Why is the circle of life only philosophized about when we worry about keeping life alive? Why shouldn't death be considered a necessary part of that?

And most importantly: Why can't I have a mountain lion?


Blogger Johnny C. said...

I wonder what purpose squirrels serve? I'm sure I could google it and come up with one, but for now I like your plan and idea. Fuck the neighbors, get a couple of bobcats and restore order to your yard.

10:52 AM  
Blogger Spiral Stairs said...

Lately, I've taken up the very pleasant habit of getting up a half-hour earlier than usual and reading the newspaper, with coffee, on our back patio. (I used to be a roll-out-of-bed-and-into-my-pants-and-leave kind of guy.) There is a squirrel who is out there every morning, tending to his business. I kind of like it. We're the only two animate beings out there, and I feel like we're saying good morning to each other every day. I certainly don't feed him, but I don't want to have him killed.

As for the mouse (or mice) that we've recently discovered living in our house, it (or they) can die, and we will soon be setting up devices aimed at that result.

11:35 AM  
Blogger Joseph K said...

A mounain lion would also be a nice efficient way to rid your neighborhood of little brats.
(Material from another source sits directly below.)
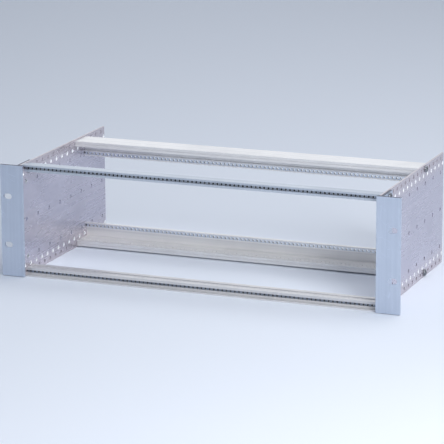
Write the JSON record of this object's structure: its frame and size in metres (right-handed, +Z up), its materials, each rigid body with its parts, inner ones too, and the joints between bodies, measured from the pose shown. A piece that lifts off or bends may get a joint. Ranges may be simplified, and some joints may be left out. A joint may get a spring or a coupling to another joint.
{
  "type": "subrack card cage",
  "caption": "Open aluminium subrack card cage: perforated side plates, rack flanges with slots, and extruded front and rear rails with tapped strips.",
  "frame": {"origin": "centre of the rack slot pattern, on the front face of the rack flanges", "axes": "+X to the right seen from the front, +Y from the flanges towards the back, +Z up"},
  "size_m": [0.4826, 0.2355, 0.1324],
  "materials": {
    "plate_metal": "clear-anodised rolled sheet, satin",
    "bracket_metal": "clear-anodised angle profile, fine satin",
    "rail_metal": "clear-anodised extrusion with fine lengthwise die lines",
    "strip_metal": "bright zinc-plated steel strip",
    "screw_metal": "bright zinc-plated steel"
  },
  "bodies": {
    "root": {"side_plate_left": "plate_metal", "side_plate_right": "plate_metal", "bracket_left": "bracket_metal", "bracket_right": "bracket_metal", "front_rail_top": "rail_metal", "front_rail_bottom": "rail_metal", "rear_rail_top": "rail_metal", "rear_rail_bottom": "rail_metal", "front_strip_top": "strip_metal", "front_strip_bottom": "strip_metal", "rear_strip_top": "strip_metal", "rear_strip_bottom": "strip_metal", "screw_front_top_left": "screw_metal", "screw_front_top_right": "screw_metal", "screw_front_bottom_left": "screw_metal", "screw_front_bottom_right": "screw_metal", "screw_rear_top_left": "screw_metal", "screw_rear_top_right": "screw_metal", "screw_rear_bottom_left": "screw_metal", "screw_rear_bottom_right": "screw_metal", "bracket_rivets_left": "screw_metal", "bracket_rivets_right": "screw_metal"}
  },
  "joints": []
}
They tend to go after the smaller folk.

10:16 PM  
Blogger Chemical Billy said...

Yes, you absolutely deserve a mountain lion.

But to answer your rhetorical question, "What human gets that kind of consideration?" i.e., have excuses made for it because it is "cute," may I offer up just two examples: Keanu Reeves and Britney Spears. Really - if they didn't have bushy tails and toothy grins, who would give either of them the time of day?